The performance of SSDs declines after having less than 30% free space due to the way they distribute the read/write operations more effeciently across completely empty blocks rather than fragmented blocks - although you still don't need to defrag SSDs, they automatically re-arrange the data as needed, but with additional data fragment arrangement processes when the free space is too low (even with TRIM enabled to help with deleted/marked-deleted files). This performance drop is even more prominent in near-full HDDs and moving data seeking platter(s) and needle(s) but due to different ways of handling read/write operations for nearly full (more fragmentation prone) drives.

For RAM, having enough to run the OS and needs is first priority - to stay away from using the Virtual Memory backup (additional Virtual RAM on the slower HDD/SSD). After this, topping off your speed from the minimum to the maximum supported by your Motherboard+CPU can provide some additional performance but usually not as significant of an increase as switching from HDD to SSD and increasing RAM capacity on a system that constantly relies on Virtual Memory (doesn't have enough RAM to meet your needs).
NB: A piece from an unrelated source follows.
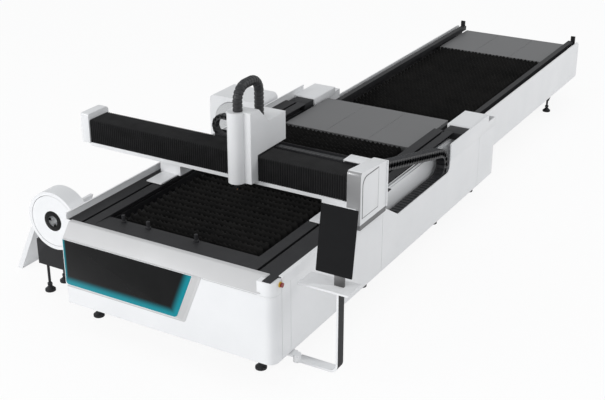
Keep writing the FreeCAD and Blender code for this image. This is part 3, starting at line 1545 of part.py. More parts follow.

Faster memory speed is more noticeable in specific applications, but many mistaken it to significantly help increase things like FPS in gaming which is more dependent on the CPU and GPU. Often the cost/performance ratio may not be worth the upgrade if you're only increasing the ram speed a few levels up what's supported, but going from the minimum to maximum supported by a Mobo+CPU may still be worthwhile after the storage speed and capacity are taken care of first.

TL;DR: Replacing an HDD with an SSD is usually the best way to revive & boost an older system like a 2012 MacBook Pro.

Notes: -New MacBook Pros have RAM soldered to the motherboard and can't be upgraded without replacing the entire board with the same compatible board with more RAM (rage table flip indeed).

-Be sure to check the maximum RAM capacity and speed supported by your motherboard (verify CPU support on the RAM speed too). All 2012 MacBook Pros support up to 16GB Ram.